The cover of Between Two Sounds, featuring a simply drawn adult Arvo leaping from a precipice, implying that he is jumping to the next sound. Arvo and the precipice are in black, while the background is in simple strokes of tan and brown. The title is in the upper left-hand corner, with the author in the lower-left corner.

In that way, Between Two Sounds is a story of devotion as shown through multiple lenses. There’s Arvo’s devotion to music, to his faith, and to perfect one to express the other; there is the surface-level devotion to the Soviet Union that everyone around him has to adopt, if for no other reason than to maintain a protective veil of patriotism; and the zealous devotion the Soviet Union expects each and every one of its citizens to have. This is not a story of the Soviet Union versus Arvo Pärt, but about an authoritarian regime demanding performative patriotism against those who have far more interesting things to think about. Arvo, like many others, does eventually catch the wrong kind of attention. He loses, in the sense that he has to leave home or risk dire consequences for himself and his family. Yet it’s clear at every point in Arvo’s life and journey that this is a much lighter punishment than compromising his art for physical safety.

In the beginning, before we even meet little Arvo, we see the adult version of the composer traveling upon the long tail of a note wondering how long his journey to the creation of his music will be. “It seems this road to Golgotha will last an eternity,” he says. By the end, we do see just where he’s ended up—musically, but also with his impact on listeners, even those primed to reject him as he’s evicted from his homeland.

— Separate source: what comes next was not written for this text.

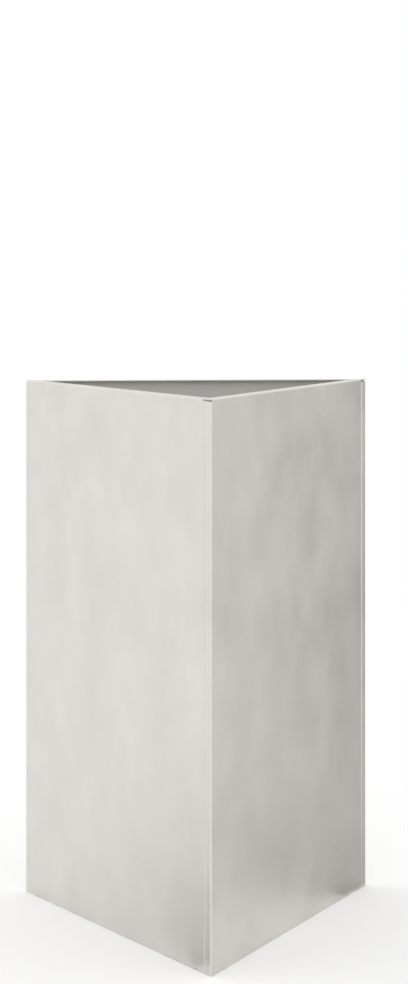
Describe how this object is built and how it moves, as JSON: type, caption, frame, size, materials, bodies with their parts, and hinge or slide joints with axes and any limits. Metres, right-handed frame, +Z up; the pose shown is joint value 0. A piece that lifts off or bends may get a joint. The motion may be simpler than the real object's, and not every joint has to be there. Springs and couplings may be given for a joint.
{
  "type": "planter",
  "caption": "Tall triangular sheet steel planter: open top with folded rim, seams beside its corners, and a raised base tray with drain holes.",
  "frame": {"origin": "centre of the footprint's bounding box, on the floor", "axes": "+Z up, the front corner points along -Y and the rear side faces +Y"},
  "size_m": [0.5, 0.4336, 0.75],
  "materials": {
    "panel_sheet": "satin, fine-grained",
    "tray_sheet": "satin",
    "screw_steel": "bright, machine made",
    "washer_steel": "stamped, dull",
    "nut_steel": "bright, machine made"
  },
  "bodies": {
    "root": {"left_panel": "panel_sheet", "right_panel": "panel_sheet", "rear_panel": "panel_sheet", "base_tray": "tray_sheet", "front_corner_screws": "screw_steel", "front_corner_washers": "washer_steel", "front_corner_nuts": "nut_steel", "left_corner_screws": "screw_steel", "left_corner_washers": "washer_steel", "left_corner_nuts": "nut_steel", "right_corner_screws": "screw_steel", "right_corner_washers": "washer_steel", "right_corner_nuts": "nut_steel"}
  },
  "joints": []
}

Thinking about that theme, it’s rewarding, even if narratively the end of Between Two Sounds feels rushed, with its last-page summary of his exile and the latter decades of his life a taped-on coda to an otherwise tightly written melody. But Arvo is still alive, coming up on his 90th birthday, and back in his native Estonia. Between Two Sounds is, in addition to its other merits, a lovely tribute, and I hope its subject can see an inkling of the footprints he has left behind him in nearly a century of creation.